Lafitte was affiliated with an Australian Tibet support group and was widely regarded not as an activist but as a scholar, specializing in development issues of grasslands communities. He had previously visited China and Tibet without incident, according to colleagues and acquaintances.
Meston was born in Nepal to parents who were US citizens and he was raised in a Tibetan monastery, according to Ackerly. Although Meston and his wife, a Tibetan exile, were thought to oppose China's annexing of Tibet, he was not believed to have any political affiliations, had worked widely as a translator, and also visited China before.
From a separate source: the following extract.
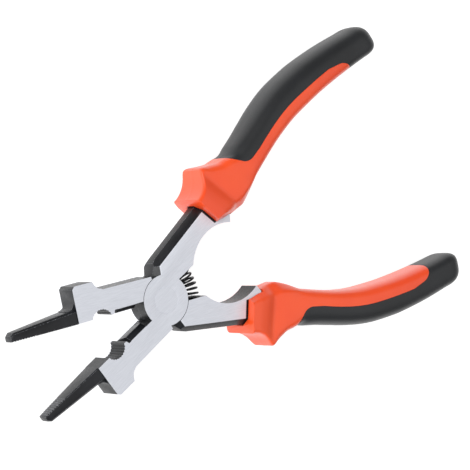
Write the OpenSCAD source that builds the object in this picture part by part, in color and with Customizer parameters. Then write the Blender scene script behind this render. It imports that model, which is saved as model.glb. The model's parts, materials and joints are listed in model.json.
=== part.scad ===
// Spring-loaded welding pliers, lying flat on their side.
// The pivot axis is Z, the jaws point along -X, and the origin is the middle of the lap joint.
// Both halves are the same forging. The rear one is turned over about X.
// Each half is drawn closed, with its jaw on the -Y side of the X axis and its handle on the +Y side.

/* [Head] */
// Thickness of the forged head across its two ground faces
head_t = 10; // [8:0.5:11]
// Radius of the round lap boss at the pivot
boss_r = 9.5; // [9.2:0.1:9.8]
// Angle between the two halves when the spring holds them open
open_angle = 26.6; // [10:0.1:26.6]

/* [Jaw] */
// Distance from the pivot to the end of the nose
nose_x = 63.5; // [54:0.5:70]
// Distance from the pivot to the end face of the grinding block
block_x = 37.3; // [35:0.1:40]
// Height of the block from the closing line to its outer edge
block_y = 13.7; // [12.5:0.1:15]
// Radius of the round notch that grips a nozzle tip
notch_r = 4.3; // [3.8:0.1:4.6]

/* [Pivot and spring] */
// Radius of the rivet's shank
rivet_r = 3.5; // [3:0.1:4]
// Radius of the rivet's flush heads
rivet_head_r = 5; // [4.5:0.1:5.5]
// Distance of the spring's centre line from the pivot axis
spring_arm = 13.6; // [13:0.1:14]
// Outer diameter of the spring
spring_d = 6.8; // [5.5:0.1:7]
// Diameter of the spring's wire
wire_d = 0.8; // [0.6:0.05:1]
// Turns of the spring
spring_turns = 9; // [5:1:10]

/* [Handles] */
// Thickness of the black overmould
skin = 2.2; // [1.5:0.1:3]
// Position of the rounded end of the grip
grip_end_x = 140; // [136:0.5:146]

/* [Hidden] */

half_t = head_t / 2;
reach = 300;
steel = "#c9ccd4";
blued = "#34363a";
orange = "#f7602f";
black = "#2c2e31";

// Gaps
lap_gap = 0.02;
pivot_gap = 0.05;
arm_gap = 0.25;
close_gap = 0.15;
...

''They've both spent time there and were very comfortable working within the boundaries [of conduct] laid down by the Chinese,'' Ackerly said of the two. ''They were not there to confront anybody or raise any political or human rights issues. They were just interested in looking at World Bank issues.''
Those issues - whether the bank fudged its environmental assessments, hid their findings from the public, and failed to assemble satisfactory plans to protect communities and ecosystems affected by the project - will be the subject of a probe by the bank's independent Inspection Panel.
Executive directors, at their June meeting on the project, requested the investigation of NGO complaints against the bank. In turn, bank management sought to quash the probe, arguing that complaints had been filed by foreign groups, not those based in the project area itself. Board members countered that if the complaints were deemed not eligible on those grounds, then executive directors themselves would sponsor an investigation.
But as a matter of procedure - characterized by one insider as ''nonsensical'' - the directors will have to decide next month whether the probe can proceed or whether they must, in effect, add their own names to the list of plaintiffs.